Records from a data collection

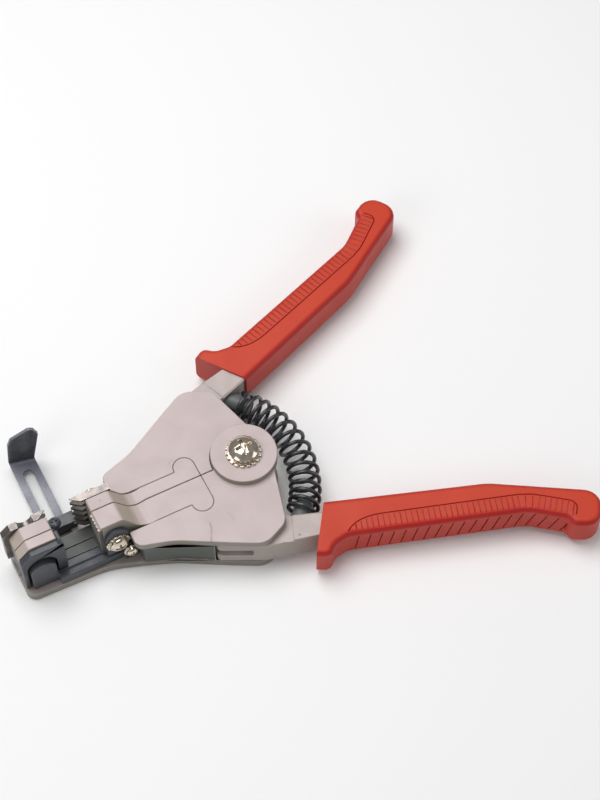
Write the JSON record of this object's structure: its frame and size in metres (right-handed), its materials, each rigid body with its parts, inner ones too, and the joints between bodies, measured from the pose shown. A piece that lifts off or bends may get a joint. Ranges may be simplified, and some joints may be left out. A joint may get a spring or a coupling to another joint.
{
  "type": "wire stripper",
  "caption": "Plier-like wire stripper with two hinged half frames, sliding notched-blade and gripping jaws, a folded wire stop, a bent coil return spring and sleeved handles.",
  "frame": {"origin": "main pivot axis on the flat back of the lower frame's plate, the face the tool lies on", "axes": "+X from the jaws towards the handles along the tool's middle line, +Y towards the handle with the blades and wire stop, +Z from the back plates to the front plates along the pivot"},
  "size_m": [0.1665, 0.1395, 0.0218],
  "materials": {
    "casting": "satin, warm grey, lightly pebbled",
    "lever_steel": "satin grey",
    "grip": "soft dipped vinyl, orange red",
    "black_steel": "black oxide",
    "blade_steel": "ground",
    "plain_steel": "turned",
    "zinc": "nickel plated, bright"
  },
  "bodies": {
    "lower_half": {"lower_frame": "casting", "lower_jaw_lever": "casting", "strap_guide": "black_steel", "strap_guide_screw": "zinc", "strap_guide_washer": "zinc", "side_screw": "zinc", "pivot_screw": "zinc", "pivot_washer": "zinc", "pivot_nut": "plain_steel"},
    "upper_half": {"upper_frame": "casting", "upper_jaw_lever": "casting", "inner_blade": "blade_steel", "inner_blade_screw": "zinc", "stop_guide": "black_steel", "stop_clamp_screw": "black_steel", "web_screws": "black_steel"},
    "lower_lever": {"lower_handle": "lever_steel", "lower_grip": "grip", "lower_crank_pin": "plain_steel", "lower_spring_peg": "plain_steel", "return_spring": "black_steel"},
    "upper_lever": {"upper_handle": "lever_steel", "upper_grip": "grip", "upper_crank_pin": "plain_steel", "upper_spring_peg": "plain_steel"},
    "grip_jaw": {"lower_tip_jaw": "casting", "jaw_pad": "black_steel", "side_strap": "black_steel"},
    "blade_jaw": {"upper_tip_jaw": "casting", "tip_blade": "blade_steel", "tip_blade_screw": "zinc"},
    "stop": {"wire_stop": "black_steel"}
  },
  "joints": [
    {"name": "strip_stroke", "type": "hinge", "parent": "lower_half", "child": "upper_half", "pos_m": [0, 0, 0.0075], "axis": [0, 0, -1], "range_deg": [0, 22], "stiffness_Nm_per_rad": 0.4},
    {"name": "lower_squeeze", "type": "hinge", "parent": "lower_half", "child": "lower_lever", "pos_m": [0, 0, 0.0075], "axis": [0, 0, 1], "range_deg": [0, 21], "stiffness_Nm_per_rad": 0.3, "deforming": ["return_spring"]},
    {"name": "upper_squeeze", "type": "hinge", "parent": "upper_half", "child": "upper_lever", "pos_m": [0, 0, 0.0075], "axis": [0, 0, -1], "range_deg": [0, 21], "stiffness_Nm_per_rad": 0.3},
    {"name": "grip_jaw_slide", "type": "slide", "parent": "lower_half", "child": "grip_jaw", "axis": [1, 0, 0], "range_m": [0, 0.0079]},
    {"name": "blade_jaw_slide", "type": "slide", "parent": "upper_half", "child": "blade_jaw", "axis": [1, 0, 0], "range_m": [0, 0.0079]},
    {"name": "stop_slide", "type": "slide", "parent": "upper_half", "child": "stop", "axis": [0, 1, 0], "range_m": [-0.006, 0]}
  ],
  "couplings": [
    {"joint": "upper_squeeze", "follows": "lower_squeeze", "ratio": 1},
    {"joint": "grip_jaw_slide", "follows": "lower_squeeze", "m_per_rad": 0.0215},
    {"joint": "blade_jaw_slide", "follows": "lower_squeeze", "m_per_rad": 0.0215}
  ]
}
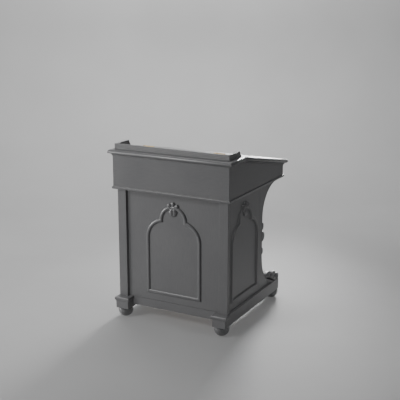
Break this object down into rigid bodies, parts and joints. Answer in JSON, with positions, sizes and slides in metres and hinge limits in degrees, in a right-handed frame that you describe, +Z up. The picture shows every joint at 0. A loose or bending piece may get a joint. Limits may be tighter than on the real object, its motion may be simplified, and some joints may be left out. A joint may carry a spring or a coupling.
{
  "type": "pulpit desk",
  "caption": "Wooden pulpit desk: arch-panelled pedestal on runners and ball feet, scroll brackets on the reader's side, writing box with sloping lift-up lid and low gallery.",
  "frame": {"origin": "on the floor under the middle of the desk", "axes": "+Z up, -Y towards the hall (the panelled rear face), +Y towards the reader, +X towards the reader's left hand"},
  "size_m": [0.636, 0.6335, 0.839],
  "materials": {
    "painted_wood": "satin grey paint over wood, worn at the edges",
    "turned_wood": "dark polished grey",
    "bare_wood": "bare planed wood",
    "brass_fittings": "aged brass"
  },
  "bodies": {
    "carcass": {"ball_foot_front_left": "turned_wood", "ball_foot_front_right": "turned_wood", "ball_foot_rear_left": "turned_wood", "ball_foot_rear_right": "turned_wood", "box_back": "painted_wood", "box_base_bead": "painted_wood", "box_bottom": "bare_wood", "box_front": "painted_wood", "box_side_left": "painted_wood", "box_side_right": "painted_wood", "bracket_carving_left": "painted_wood", "bracket_carving_right": "painted_wood", "bracket_left": "painted_wood", "bracket_right": "painted_wood", "cornice_cove": "painted_wood", "cupboard_floor": "bare_wood", "cupboard_shelf": "bare_wood", "door_hinge_fixed_leaves": "brass_fittings", "door_hinge_pins": "brass_fittings", "flat_top": "painted_wood", "front_stile_left": "painted_wood", "front_stile_right": "painted_wood", "gallery_back": "painted_wood", "gallery_return_left": "painted_wood", "gallery_return_right": "painted_wood", "knee_panel": "painted_wood", "lid_bead": "painted_wood", "lid_hinge_fixed_leaves": "brass_fittings", "lid_hinge_pins": "brass_fittings", "lid_lock": "brass_fittings", "nest_dividers": "bare_wood", "nest_shelf": "bare_wood", "rear_arch_carving": "painted_wood", "rear_arch_moulding": "painted_wood", "rear_bottom_rail": "painted_wood", "rear_panel": "painted_wood", "rear_pilaster_left": "painted_wood", "rear_pilaster_right": "painted_wood", "runner_cap_left": "painted_wood", "runner_cap_right": "painted_wood", "runner_left": "painted_wood", "runner_right": "painted_wood", "scroll_foot_left": "painted_wood", "scroll_foot_right": "painted_wood", "side_arch_carving": "painted_wood", "side_arch_moulding": "painted_wood", "side_panel": "painted_wood"},
    "lid": {"lid_panel": "painted_wood", "lid_hinge_moving_leaves": "brass_fittings"},
    "cupboard_door": {"door_panel": "painted_wood", "door_arch_moulding": "painted_wood", "door_arch_carving": "painted_wood", "door_knob": "brass_fittings", "door_hinge_moving_leaves": "brass_fittings"},
    "well_drawer_left": {"well_drawer_left": "bare_wood", "well_drawer_knob_left": "brass_fittings"},
    "well_drawer_right": {"well_drawer_right": "bare_wood", "well_drawer_knob_right": "brass_fittings"}
  },
  "joints": [
    {"name": "lid_hinge", "type": "hinge", "parent": "carcass", "child": "lid", "pos_m": [0, -0.1655, 0.814], "axis": [1, 0, 0], "range_deg": [0, 110]},
    {"name": "door_hinge", "type": "hinge", "parent": "carcass", "child": "cupboard_door", "pos_m": [-0.2831, -0.2448, 0.3625], "axis": [0, 0, 1], "range_deg": [0, 110]},
    {"name": "well_drawer_slide_left", "type": "slide", "parent": "carcass", "child": "well_drawer_left", "axis": [0, 1, 0], "range_m": [0, 0.09]},
    {"name": "well_drawer_slide_right", "type": "slide", "parent": "carcass", "child": "well_drawer_right", "axis": [0, 1, 0], "range_m": [0, 0.09]}
  ]
}
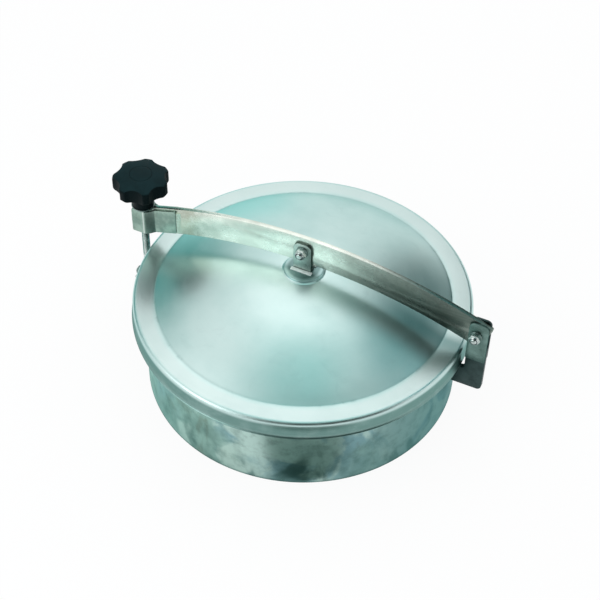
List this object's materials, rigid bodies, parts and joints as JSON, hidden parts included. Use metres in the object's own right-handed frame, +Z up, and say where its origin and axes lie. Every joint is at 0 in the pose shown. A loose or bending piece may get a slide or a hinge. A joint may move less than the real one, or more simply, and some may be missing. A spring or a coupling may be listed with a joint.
{
  "type": "tank manway cover",
  "caption": "Round outward-opening tank manway: domed sheet lid on a rolled neck, arched bar hinged on one side and held down on the other by a swing bolt with a star knob.",
  "frame": {"origin": "on the neck's axis, in the plane of its lower edge", "axes": "+Z up along the neck's axis; +X along the arm, from the knob to the hinge"},
  "size_m": [0.5124, 0.437, 0.2414],
  "materials": {
    "stainless_neck": "pickled rolled sheet, mottled",
    "stainless_lid": "satin pressed sheet",
    "stainless_bar": "brushed flat bar",
    "stainless_plate": "satin plate",
    "stainless_fastener": "bright",
    "silicone_seal": "matt",
    "knob_plastic": "satin moulded"
  },
  "bodies": {
    "neck": {"neck_ring": "stainless_neck", "hinge_bracket": "stainless_plate", "hinge_cheek_front": "stainless_plate", "hinge_cheek_rear": "stainless_plate", "hinge_bolt": "stainless_fastener", "hinge_nut": "stainless_fastener", "hinge_washers": "stainless_fastener", "lug_plate_front": "stainless_plate", "lug_plate_rear": "stainless_plate", "lug_bolt": "stainless_fastener", "lug_nut": "stainless_fastener", "lug_washers": "stainless_fastener"},
    "arm": {"arm_bar": "stainless_bar", "fork_cheek_front": "stainless_bar", "fork_cheek_rear": "stainless_bar"},
    "lid": {"lid_shell": "stainless_lid", "seal_strip": "stainless_lid", "lid_seal": "silicone_seal", "lid_pad": "stainless_lid", "lid_clevis": "stainless_plate", "clevis_bolt": "stainless_fastener", "clevis_nut": "stainless_fastener", "clevis_washers": "stainless_fastener"},
    "eye_bolt": {"eye_bolt": "stainless_fastener"},
    "knob_washer": {"knob_washer": "stainless_fastener"},
    "knob": {"knob_body": "knob_plastic", "knob_insert": "stainless_fastener", "knob_cap": "knob_plastic"}
  },
  "joints": [
    {"name": "arm_hinge", "type": "hinge", "parent": "neck", "child": "arm", "pos_m": [0.232, 0, 0.16319], "axis": [0, 1, 0], "range_deg": [0, 104.9]},
    {"name": "lid_tilt", "type": "hinge", "parent": "arm", "child": "lid", "pos_m": [0, 0, 0.206], "axis": [0, 1, 0], "range_deg": [-1, 1], "deforming": ["lid_seal"]},
    {"name": "bolt_swing", "type": "hinge", "parent": "neck", "child": "eye_bolt", "pos_m": [-0.2285, 0, 0.072], "axis": [0, -1, 0], "range_deg": [0, 100]},
    {"name": "knob_lift", "type": "slide", "parent": "eye_bolt", "child": "knob_washer", "axis": [0, 0, 1], "range_m": [0, 0.01201]},
    {"name": "knob_turn", "type": "hinge", "parent": "knob_washer", "child": "knob", "pos_m": [-0.2285, 0, 0.2], "axis": [0, 0, 1], "range_deg": [0, 2880]}
  ],
  "couplings": [
    {"joint": "knob_lift", "follows": "knob_turn", "m_per_rad": 0.00023873}
  ]
}
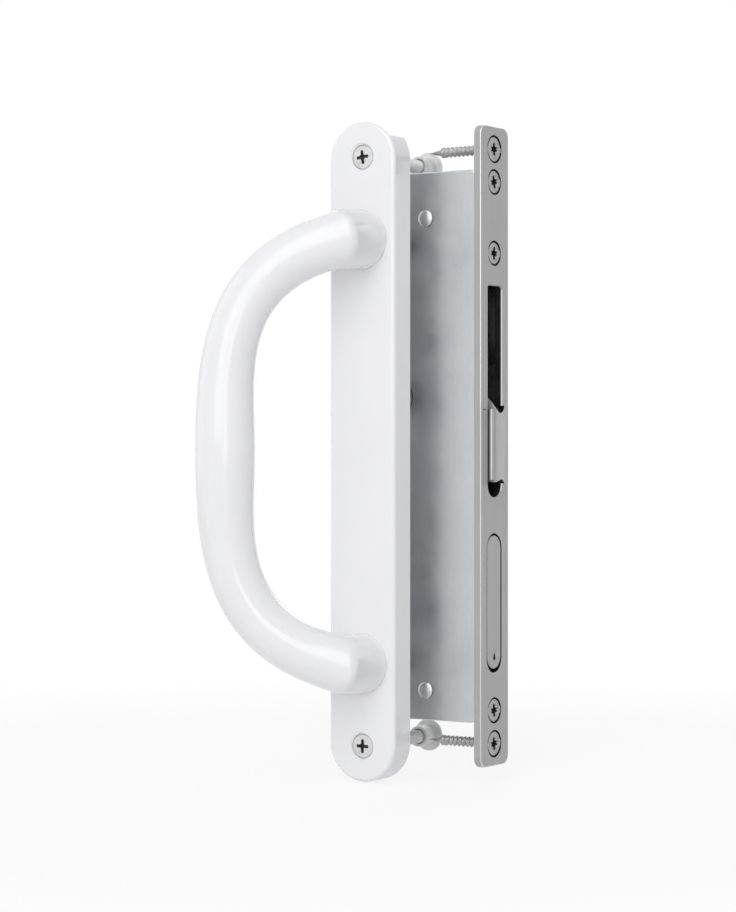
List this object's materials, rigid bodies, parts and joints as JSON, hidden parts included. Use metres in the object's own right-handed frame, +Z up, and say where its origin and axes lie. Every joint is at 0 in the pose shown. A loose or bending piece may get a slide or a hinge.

EXERCISE AIM:
Copy out the lines that hold "object".

EXERCISE RESULT:
Write the JSON record of this object's structure: its frame and size in metres (right-handed), its materials, each rigid body with its parts, inner ones too, and the joints between bodies, measured from the pose shown. A piece that lifts off or bends may get a joint. Ranges may be simplified, and some joints may be left out. A joint may get a spring or a coupling to another joint.
Break this object down into rigid bodies, parts and joints. Answer in JSON, with positions, sizes and slides in metres and hinge limits in degrees, in a right-handed frame that you describe, +Z up. The picture shows every joint at 0. A loose or bending piece may get a joint. Limits may be tighter than on the real object, its motion may be simplified, and some joints may be left out. A joint may carry a spring or a coupling.
List this object's materials, rigid bodies, parts and joints as JSON, hidden parts included. Use metres in the object's own right-handed frame, +Z up, and say where its origin and axes lie. Every joint is at 0 in the pose shown. A loose or bending piece may get a slide or a hinge. A joint may move less than the real one, or more simply, and some may be missing. A spring or a coupling may be listed with a joint.
List this object's materials, rigid bodies, parts and joints as JSON, hidden parts included. Use metres in the object's own right-handed frame, +Z up, and say where its origin and axes lie. Every joint is at 0 in the pose shown. A loose or bending piece may get a slide or a hinge.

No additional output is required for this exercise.